The road was a ribbon of moonlight over the purple moor,
And the highwayman came riding—
         Riding—riding—
The highwayman came riding, up to the old inn-door.

 

He’d a French cocked-hat on his forehead, a bunch of lace at his chin,
A coat of the claret velvet, and breeches of brown doe-skin.
They fitted with never a wrinkle. His boots were up to the thigh.
And he rode with a jewelled twinkle,
         His pistol butts a-twinkle,
His rapier hilt a-twinkle, under the jewelled sky.

 

Over the cobbles he clattered and clashed in the dark inn-yard.
He tapped with his whip on the shutters, but all was locked and barred.
He whistled a tune to the window, and who should be waiting there
But the landlord’s black-eyed daughter,
         Bess, the landlord’s daughter,
Plaiting a dark red love-knot into her long black hair.

 

And dark in the dark old inn-yard a stable-wicket creaked
Where Tim the ostler listened.
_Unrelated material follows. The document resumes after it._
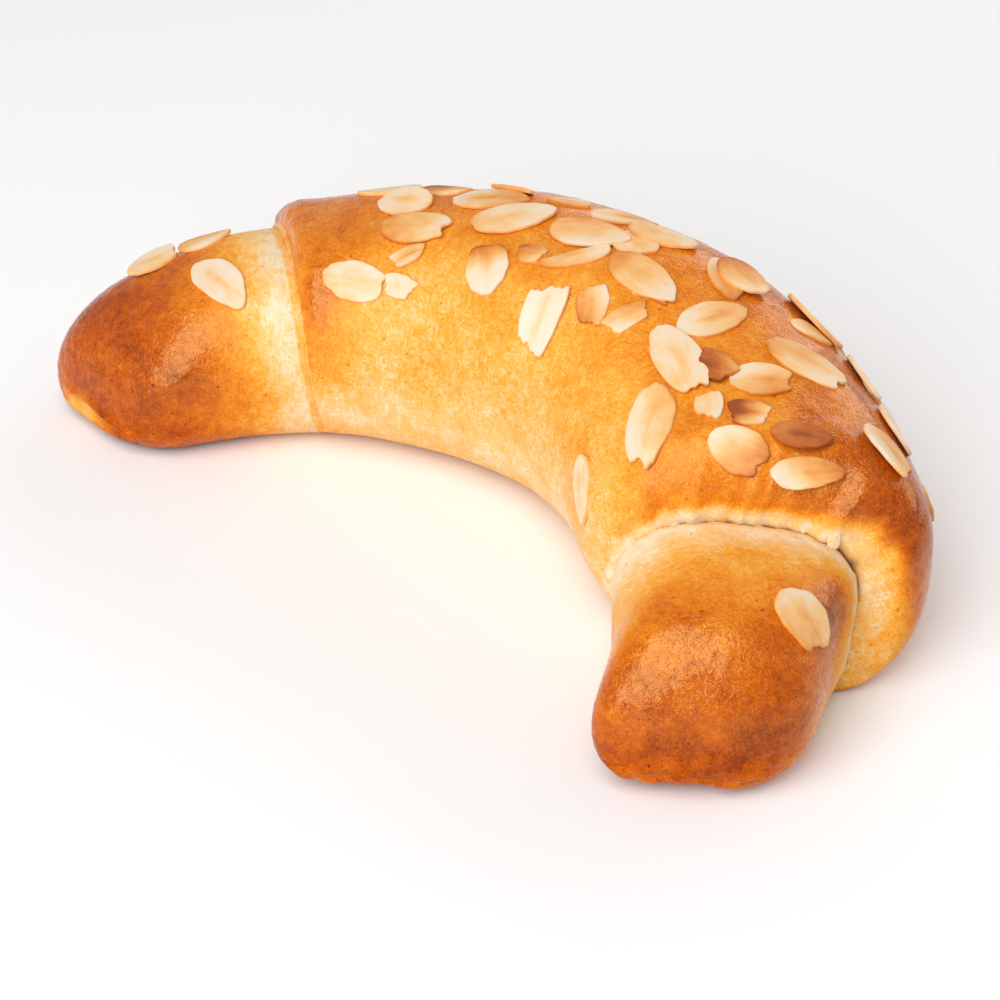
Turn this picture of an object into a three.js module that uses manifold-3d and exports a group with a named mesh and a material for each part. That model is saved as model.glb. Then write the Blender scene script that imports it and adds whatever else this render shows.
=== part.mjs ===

His face was white and peaked.
His eyes were hollows of madness, his hair like mouldy hay,
But he loved the landlord’s daughter,
         The landlord’s red-lipped daughter.
Dumb as a dog he listened, and he heard the robber say—

 

“One kiss, my bonny sweetheart, I’m after a prize to-night,
But I shall be back with the yellow gold before the morning light;
Yet, if they press me sharply, and harry me through the day,
Then look for me by moonlight,
         Watch for me by moonlight,
I’ll come to thee by moonlight, though hell should bar the way.”

 

He rose upright in the stirrups. He scarce could reach her hand,
But she loosened her hair in the casement. His face burnt like a brand
As the black cascade of perfume came tumbling over his breast;
And he kissed its waves in the moonlight,
         (O, sweet black waves in the moonlight!)
Then he tugged at his rein in the moonlight, and galloped away to the west.